"""

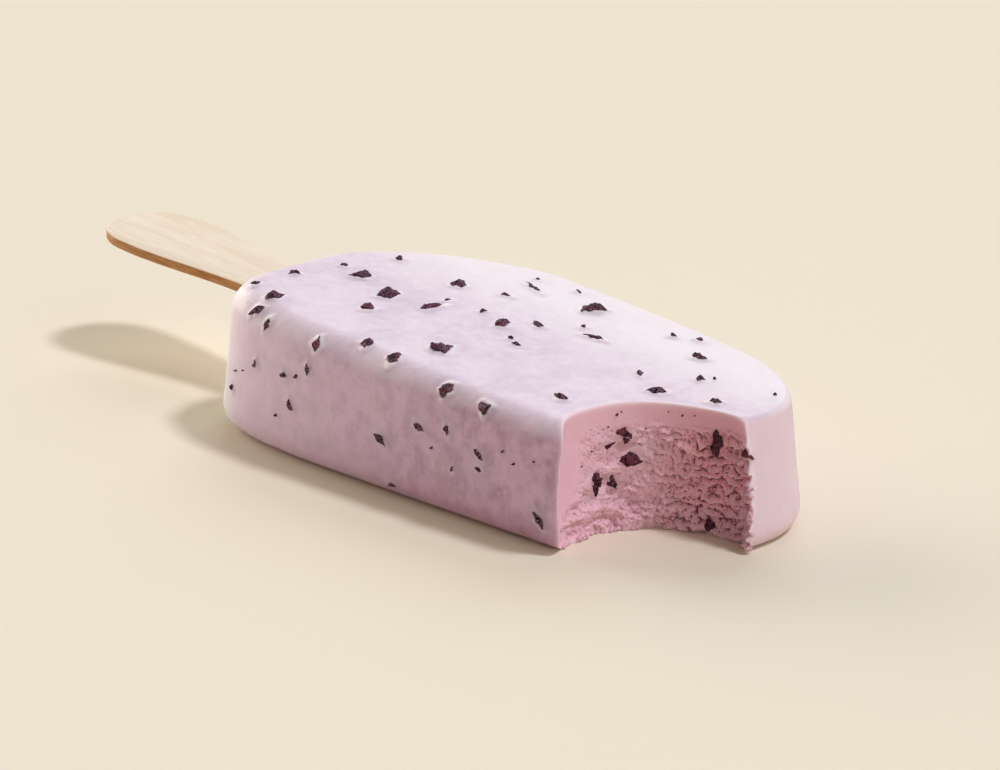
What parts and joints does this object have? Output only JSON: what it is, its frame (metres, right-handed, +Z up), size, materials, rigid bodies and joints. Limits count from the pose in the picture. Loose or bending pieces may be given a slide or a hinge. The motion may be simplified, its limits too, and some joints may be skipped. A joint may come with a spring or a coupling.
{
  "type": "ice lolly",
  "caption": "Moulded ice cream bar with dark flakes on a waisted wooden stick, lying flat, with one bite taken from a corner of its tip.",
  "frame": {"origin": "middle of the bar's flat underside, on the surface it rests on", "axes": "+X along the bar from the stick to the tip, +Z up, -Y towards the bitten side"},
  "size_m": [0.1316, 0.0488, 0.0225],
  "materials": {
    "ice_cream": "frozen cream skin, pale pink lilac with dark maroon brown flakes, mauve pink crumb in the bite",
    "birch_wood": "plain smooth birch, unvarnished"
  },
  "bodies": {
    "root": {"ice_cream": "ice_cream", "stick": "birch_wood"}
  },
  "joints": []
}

"""

Problem to solve: Repeat the preceding lines exactly, please, every one of them.

Reply:
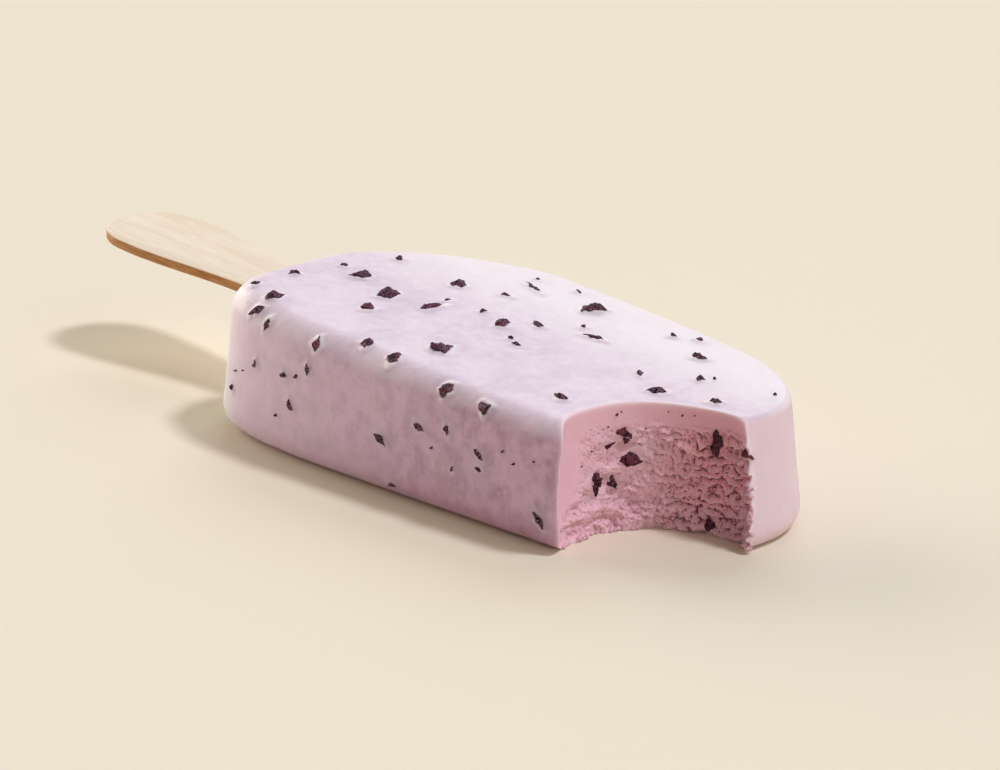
What parts and joints does this object have? Output only JSON: what it is, its frame (metres, right-handed, +Z up), size, materials, rigid bodies and joints. Limits count from the pose in the picture. Loose or bending pieces may be given a slide or a hinge. The motion may be simplified, its limits too, and some joints may be skipped. A joint may come with a spring or a coupling.
{
  "type": "ice lolly",
  "caption": "Moulded ice cream bar with dark flakes on a waisted wooden stick, lying flat, with one bite taken from a corner of its tip.",
  "frame": {"origin": "middle of the bar's flat underside, on the surface it rests on", "axes": "+X along the bar from the stick to the tip, +Z up, -Y towards the bitten side"},
  "size_m": [0.1316, 0.0488, 0.0225],
  "materials": {
    "ice_cream": "frozen cream skin, pale pink lilac with dark maroon brown flakes, mauve pink crumb in the bite",
    "birch_wood": "plain smooth birch, unvarnished"
  },
  "bodies": {
    "root": {"ice_cream": "ice_cream", "stick": "birch_wood"}
  },
  "joints": []
}